Brand optimization plays a direct role in strengthening demand generation by reducing friction throughout the buyer journey. When your positioning is clear and your messaging is consistent, prospects can quickly understand the value you offer and how you differ from competitors. This clarity accelerates trust and shortens the time required to move from awareness to consideration and, ultimately, to purchase.
Optimized brands also perform more effectively across marketing channels because their narrative is cohesive and credible. As a result, campaigns convert more efficiently, sales conversations are more focused, and decision cycles often become shorter, creating a measurable impact on pipeline and revenue.
How do you keep brand messaging consistent across channels?
Maintaining consistency across channels requires more than simply distributing your brand guideline document. It depends on establishing a shared understanding of your brand strategy, value proposition, and core narrative across all teams involved in communication and customer engagement.
Centralized messaging frameworks, clearly documented positioning statements, and regular cross-functional collaboration help ensure that adaptations for different audiences or platforms remain aligned with the overarching brand identity. When teams understand both the “what” and the “why” behind the brand, they can tailor their execution without fragmenting the message.
How does brand optimization work in AI search and answer engines?
As AI-powered search and answer engines increasingly shape how people discover and evaluate brands, optimization must extend beyond traditional channels. AI systems prioritize information that is clear, credible, and consistently reinforced across authoritative sources.

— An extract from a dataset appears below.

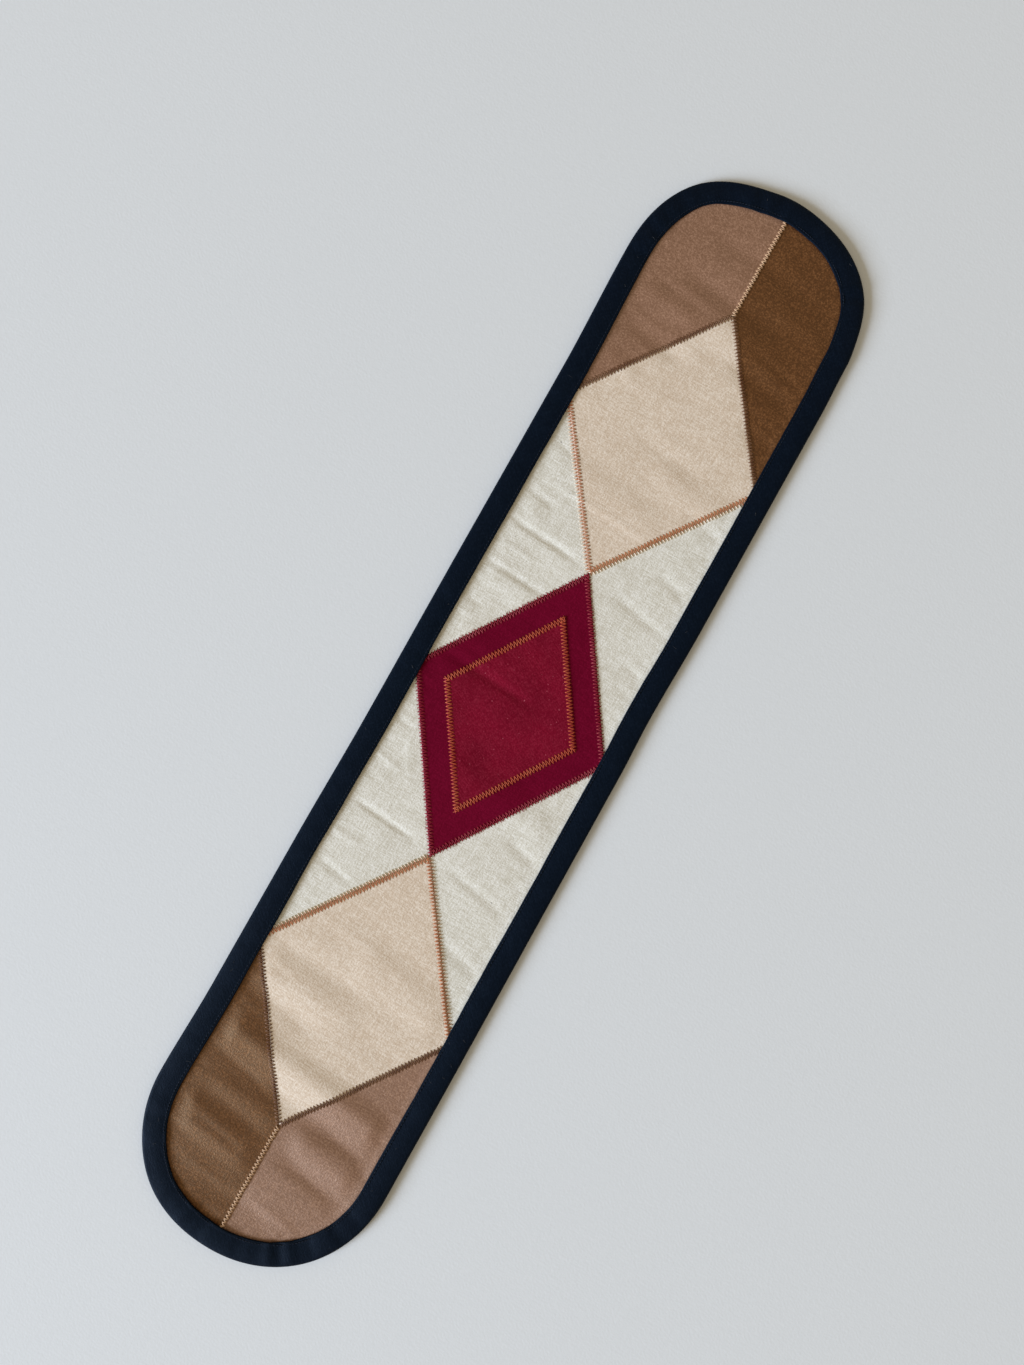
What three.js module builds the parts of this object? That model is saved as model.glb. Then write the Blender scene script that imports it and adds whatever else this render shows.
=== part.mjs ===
// A long, narrow wall quilt with round ends, lying flat with its face up.
// Millimetres. +Y runs along the strip, +X is its right edge, and +Z rises out of its face.
// The origin is under the middle of the strip, on the surface that the strip lies on.
import * as THREE from "three";

// The strip is a band about a straight spine, with a round end about each end of that spine.
const SPINE_END = 228;
const ROW_STEP = 6;
const END_TURN_STEP = 9;
const END_FIRST_TURN = 4.5;

// How far the bound edge stands from the spine. A hand-sewn edge wanders by a millimetre or two.
const RIGHT_EDGE = [
  { y: -228, reach: 60.8 },
  { y: -160, reach: 60.9 },
  { y: -60, reach: 60.7 },
  { y: 0, reach: 60.6 },
  { y: 30, reach: 59.9 },
  { y: 80, reach: 60.8 },
  { y: 200, reach: 60.8 },
  { y: 228, reach: 60.1 },
];
const LEFT_EDGE = [
  { y: -228, reach: 61.6 },
  { y: -180, reach: 60.5 },
  { y: -100, reach: 60.5 },
  { y: -40, reach: 59.9 },
  { y: 60, reach: 60.3 },
  { y: 160, reach: 60.4 },
  { y: 228, reach: 61.9 },
];
// Turn is in degrees from the spine's line, and is positive towards the right edge.
const UPPER_EDGE = [
  { turn: -90, reach: 61.9 },
  { turn: -50, reach: 64.1 },
  { turn: -10, reach: 59.4 },
  { turn: 10, reach: 59.2 },
  { turn: 55, reach: 61.4 },
  { turn: 80, reach: 59.8 },
  { turn: 90, reach: 60.1 },
];
const LOWER_EDGE = [
  { turn: -90, reach: 61.6 },
  { turn: -45, reach: 61.9 },
  { turn: 0, reach: 59.8 },
  { turn: 50, reach: 61.0 },
  { turn: 90, reach: 60.8 },
];

// Heights through the cloth, from the surface up.
const GAP = 0.3;
const LIP_THICKNESS = 0.9;
const PRESSED_THICKNESS = 1.1;
const PANEL_THICKNESS = 1.8;
const PATCH_THICKNESS = 0.5;

// The binding's section, with distances measured in from its outer fold.
const BINDING_WIDTH = 11.9;
const FOLD_THICKNESS = 1.2;
const FOLD_ROUND = 1.3;
const SHOULDER_IN = 0.4;
const SHOULDER_Z = 0.5;
const LIP_PUFF_IN = 5;
const LIP_PUFF = 0.25;
const BINDING_STEP = 24;

// The panel rises into the binding over this stretch, just inside the binding's sewn edge.
const RISE_WIDTH = 3;
const PANEL_COLUMNS = 8;

// Patches stop just short of the binding and of each other.
const PATCH_RIM_IN = BINDING_WIDTH + 0.4;
const PAST_EDGE = 70;
const RIM_CLOSENESS = 1e-6;
const SEAM_HALF_GAP = 0.2;
const TIP_TRIM = 0.5;
const PATCH_COLUMNS = 8;
const CORNER_COLUMNS = 5;

// The diamonds, by the place of their middle along the strip.
// The three large ones are cut wider than the open face, so the binding takes their side tips.
const CENTRE = { y: 0, halfLength: 78, halfWidth: 52 };
const INSET = { y: 0, halfLength: 54, halfWidth: 36 };
const UPPER = { y: 150, halfLength: 72, halfWidth: 52 };
const LOWER = { y: -150, halfLength: 72, halfWidth: 52 };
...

Brand optimization improves how your organization is represented in AI-generated responses by ensuring that your content is well-structured, accurate, and consistent with your core positioning. When your messaging is consistent across owned media, earned coverage, and reputable third-party sources, AI systems are more likely to interpret and present your brand accurately, strengthening visibility and trust in this rapidly growing discovery channel.